With the Performing Arts Workshop, White has helped put on five more musicals. that weren't enough, White said he has helped with play competitions since its inception 27 years ago by Marci Hudson.

In the classroom White has his own style as well. He said he knew seniors have a tendency to tune out toward the end of the year, so instead of term paper, he assigned them to do a project. He said the project could be anything a long as it pertained to something the students had studied in English that year. Among the projects he received was medieval dinner put on by some students and a chain mail gauntlet made by another of his students.

"I always tried to keep something going to the very end," he said.

Along with the plays, White has chaperoned many field trips, including the annual trip to Quebec and has trainee-student teachers.

He has taken the time to write grants. He said that although the recent school renovation included a new floor in the auditorium and a refurbishment of the seats, it was through funding by the Ellison Foundation and the Elton Drew Foundation that new curtains and a new stage floor were added. He said the grants also provided for a new sound system and additional lighting.

White said everything else in the auditorium is original dating to 1957. The funds have also provided scholarships to performing arts students.

White said he believes in the idea of the "Renaissance Man," which is that a person should be involved in many areas. He said when something goes wrong in one area, the person will have other things he or she can do successfully. To that end, he said he has encouraged students who were not theatrical to get involved in the plays. He said it was amazing to see some of them blossom and develop confidence.

"There's no one here who should feel they're only good at one thing," White said.

He noted, as a high school student, he was quiet and not involved with drama. He said he was involved in cross country and gymnastics and the gymnastics team practiced on the stage. He also took up scuba diving, something he continues to do today, and has incorporated in his other business, Underwater Pool Masters.

White said he is also a traditionalist. He said traditions are important and should be maintained. He said at the play competitions this year he was presented with a plaque for all the years he was involved. When he was asked to say a few words, he told the students, just because he was going, didn't mean the play comps shouldn't continue.

In keeping with his views on tradition, White said while many things have changed in the school since he started teaching, there are traditions that have kept on.

"I think there's a certain bastion of people who carry on the traditions," he said. He added that he hoped new people coming in would continue the traditions of dedication and continuity that exist at West Boylston High School.

As for retirement, White said someone asked him if he was scared. "Scared is the last thing I am," he said.

That is where the idea of knowing many things in many areas comes in, according to White. Because he started scuba diving in high school, White said he was able to start his business, which started out as a swimming pool repair business where he detected leaks and repaired them underwater. He said the business has grown to the point where leak repair is a very small component. According to White, Underwater Pool Masters also replaces liners, maintains, opens and closes pools, renovates and inspects them as well.

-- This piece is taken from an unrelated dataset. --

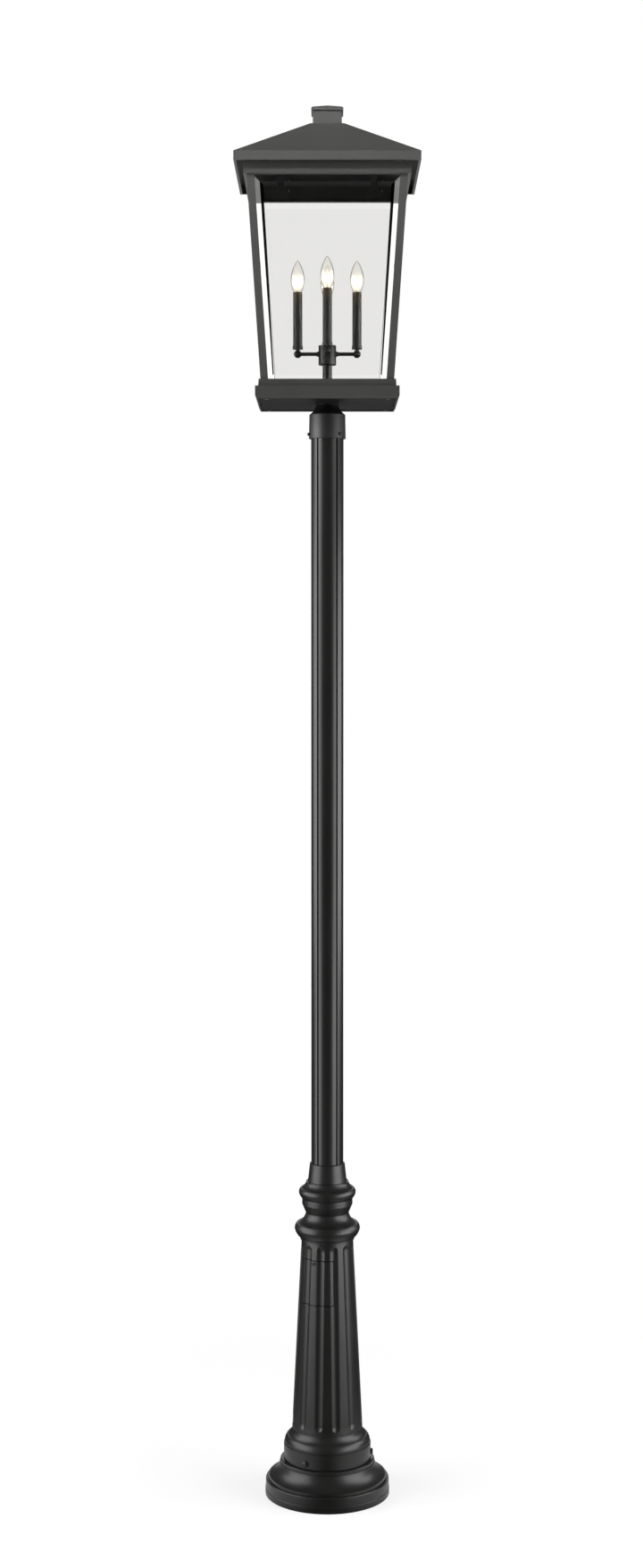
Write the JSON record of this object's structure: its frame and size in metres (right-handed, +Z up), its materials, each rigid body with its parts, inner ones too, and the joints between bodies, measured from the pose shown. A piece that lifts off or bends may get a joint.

White pointed out that while many pools are closed in the winter, there will plenty for him to do.

"Swimming pools are not a simple thing. There's more to it than just dumping in chemicals," he said.

Swimming pool service people have to be certified, and according to White, many of the courses are held during the winter. Now that he won't be working at the school, he said maintaining his certifications will be easier. He said he is also expanding into the indoor pool area.

Community theater is something White said he might want to get involved with. He said he was disappointed that he could not get involved in David Leslie's current production of "My Fair Lady," but the time of the year is wrong. He said he might also go to the dive shop in Leicester and teach scuba.

He said the most important thing is to spend more time with his family.

That means that he won't be leaving the school system entirely. He said his daughter Carly is in the seventh grade, and sons Lucas and David are in fourth and second grades respectively. He is happy that they are in the same town he grew up in.

"I've really been happy to live in the town, giving my whole life here," he said.

Although right now the thought of not having to rush to work for seven thirty scunds nice, he said he doesn't know how he will feel come fall. He looked around the empty auditorium.

"I've spent many hours in this one room," he said.